Nada es gratis, y el precio que se paga por mirar a los muertos es que se les roba el espacio privado de su propia muerte. Se les impone y niega su soledad en el mismo gesto. Como la chica que caía del Empire State, que no quería ser vista nunca más, y sucedió todo lo contrario. La distancia entre su cuerpo y el público que la mira, en vivo o en la fotografía, es insuperable. Aunque estemos ahí, mirando, al lado de su cuerpo, éste ha quedado ya inevitablemente abandonado, solitario. La fotografía de muertos rompe la distancia segura entre observador y observado, roba la intimidad de la partida y traiciona a la muerte misma al perpetuarla. Y sin embargo, no podemos evitar mirar.
Nuestros muertos anónimos, que no son nuestros pero los hacemos propios, revelan que la atrocidad puede ser hermosa a pesar de que nos desconcierte y aterre esta idea. Existe algo cautivante que emana de la violencia: texturas y efectos físicos que le otorgan un nuevo nombre al muerto. Le dan una segunda vida, ya no como ser, sino como cadáver. Pero hay otros muertos que no gozan del mismo destino: los muertos sin nombre, los que nadie hace suyos, éstos son los que más nos aterran. Basta con entrar a la página del Servicio Médico Forense para encontrarlos. No creo que sea su naturaleza mortuoria, evidentemente desagradable, lo que más nos impacte de ellos, sino su anonimato —el hecho de que estén naturalmente abandonados, sin reclamar, sin quién los vele. Siempre queda, latente, por encima de la víscera retorcida, la idea de que podríamos haber sido nosotros los abandonados, los atropellados, los electrocutados, los suicidas… y que si fuéramos estos, los que ahora vemos en el Alarma!, no tendríamos nombre porque nadie nos reclamó.

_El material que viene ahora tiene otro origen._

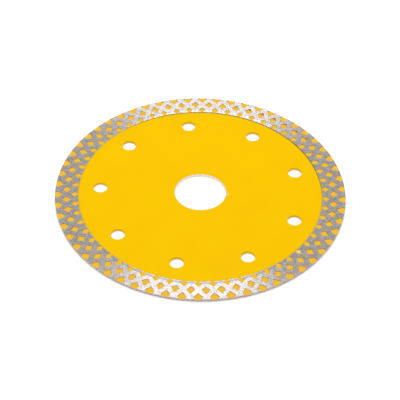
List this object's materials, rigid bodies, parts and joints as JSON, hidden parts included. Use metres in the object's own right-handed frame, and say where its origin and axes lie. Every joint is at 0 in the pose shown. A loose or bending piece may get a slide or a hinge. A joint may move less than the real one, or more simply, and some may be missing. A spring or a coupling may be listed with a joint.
{
  "type": "diamond cutting disc",
  "caption": "Thin diamond cutting disc: a flat painted steel core with an arbor bore and cooling holes, and a sintered diamond rim with a lattice of raised ribs on each face.",
  "frame": {"origin": "centre of the arbor bore, at half the disc's thickness", "axes": "+Z is the disc's axis and points out of the upper face; -Y passes through the centre of a cooling hole"},
  "size_m": [0.125, 0.125, 0.0014],
  "materials": {
    "painted_core": "gloss",
    "sintered_rim": "ground"
  },
  "bodies": {
    "root": {"steel_core": "painted_core", "diamond_rim": "sintered_rim"}
  },
  "joints": []
}
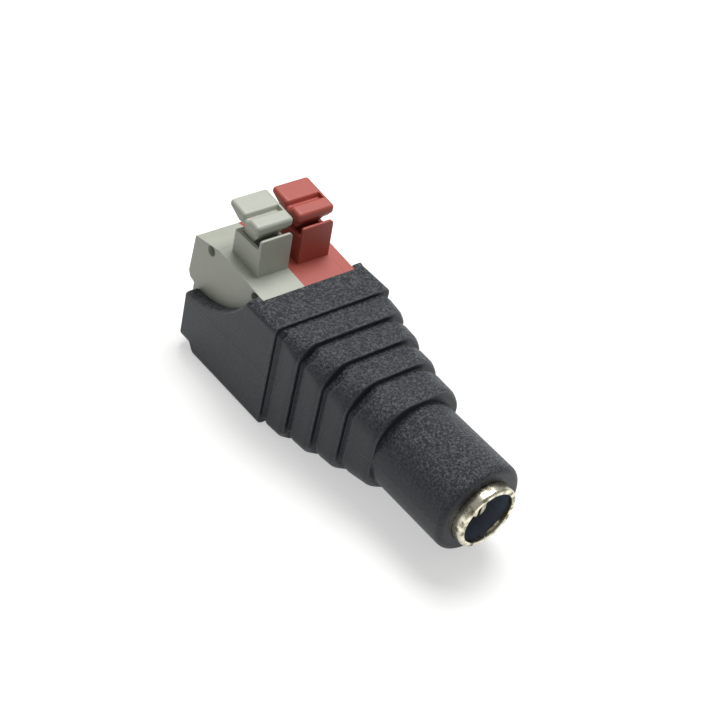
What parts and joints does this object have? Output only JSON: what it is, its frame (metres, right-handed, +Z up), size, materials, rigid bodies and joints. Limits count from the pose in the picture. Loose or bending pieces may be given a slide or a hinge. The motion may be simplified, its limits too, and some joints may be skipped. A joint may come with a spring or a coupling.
{
  "type": "dc barrel jack",
  "caption": "In-line power jack: a round socket for a coaxial plug, a ribbed moulded boot and a clamp terminal with push levers for bare wires.",
  "frame": {"origin": "centre of the socket's mouth, in the plane of the sleeve's end face", "axes": "+Y the way a plug goes in, from the socket to the terminal; +Z up, out of the push levers; +X from the grey pole to the red pole"},
  "size_m": [0.0142, 0.0399, 0.0182],
  "materials": {
    "boot_plastic": "fine matt grain on top, smoother on the sides",
    "nickel_plate": "bright nickel plating",
    "insulator": "dark moulded insulator",
    "pin_plate": "nickel plating",
    "leaf_plate": "nickel plating",
    "grey_plastic": "satin moulded plastic",
    "red_plastic": "satin moulded plastic",
    "spring_steel": "stainless spring strip",
    "tinned_bar": "tinned strip",
    "copper_strand": "bare stranded wire",
    "red_cover": "vinyl wire cover",
    "black_cover": "vinyl wire cover",
    "solder": "set solder"
  },
  "bodies": {
    "body": {"boot": "boot_plastic", "jack_sleeve": "nickel_plate", "jack_core": "insulator", "centre_pin": "pin_plate", "sleeve_leaf": "leaf_plate", "grey_housing": "grey_plastic", "red_housing": "red_plastic", "red_end_plate": "red_plastic", "grey_spring": "spring_steel", "red_spring": "spring_steel", "grey_contact_bar": "tinned_bar", "red_contact_bar": "tinned_bar", "positive_conductor": "copper_strand", "positive_insulation": "red_cover", "negative_conductor": "copper_strand", "negative_insulation": "black_cover", "pin_solder": "solder", "leaf_solder": "solder", "red_solder": "solder", "grey_solder": "solder"},
    "grey_lever": {"grey_lever": "grey_plastic"},
    "red_lever": {"red_lever": "red_plastic"}
  },
  "joints": [
    {"name": "grey_lever_press", "type": "slide", "parent": "body", "child": "grey_lever", "axis": [0, 0, -1], "range_m": [0, 0.0009], "stiffness_N_per_m": 3000, "springref_m": -0.0004, "deforming": ["grey_spring"]},
    {"name": "red_lever_press", "type": "slide", "parent": "body", "child": "red_lever", "axis": [0, 0, -1], "range_m": [0, 0.0009], "stiffness_N_per_m": 3000, "springref_m": -0.0004, "deforming": ["red_spring"]}
  ]
}
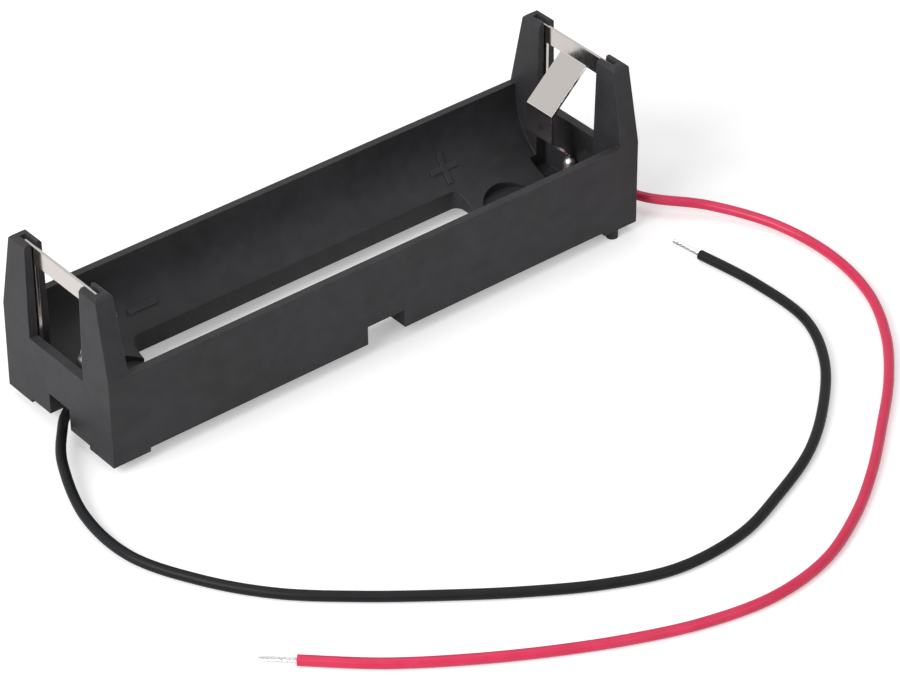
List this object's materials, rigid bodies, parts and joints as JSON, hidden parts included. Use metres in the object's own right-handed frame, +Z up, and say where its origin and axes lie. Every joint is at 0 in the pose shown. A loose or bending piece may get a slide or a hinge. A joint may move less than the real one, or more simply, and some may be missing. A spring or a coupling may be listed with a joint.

Se habla mucho del daño moral que genera el morbo en la sociedad. Se reprueba, especialmente hoy en día, a los mirones, esa masa reunida que se detiene para observar al cadáver caído, al coche chocado, al niño baleado. Ante esto yo respondería: que lance la primera piedra aquel que no haya pecado de morbo. Y continuaría con una proposición: ¿qué sucedería si el morbo que reúne a los mirones en todo crimen público surgiera más bien del mismo impulso de memorialización que se expresa en las fotografías post mórtem utilizadas ritualmente como objetos de duelo y remembranza pública? Lo que me parece verdaderamente escalofriante no es el muerto, sino que tras descubrirlo, nadie se detenga para enterarse de qué fue lo que le sucedió. ¿Qué ocurre si entendemos al morbo más bien como un rito social, una catarsis a través de la cual resulta posible procesar la muerte de un individuo en un nivel colectivo? Mucho se critica al que se detiene a mirar a los muertos. Peor, considero yo, sería que nadie los mirara. Sería entonces como si nunca hubieran muerto y, por tanto, como si nunca hubieran vivido.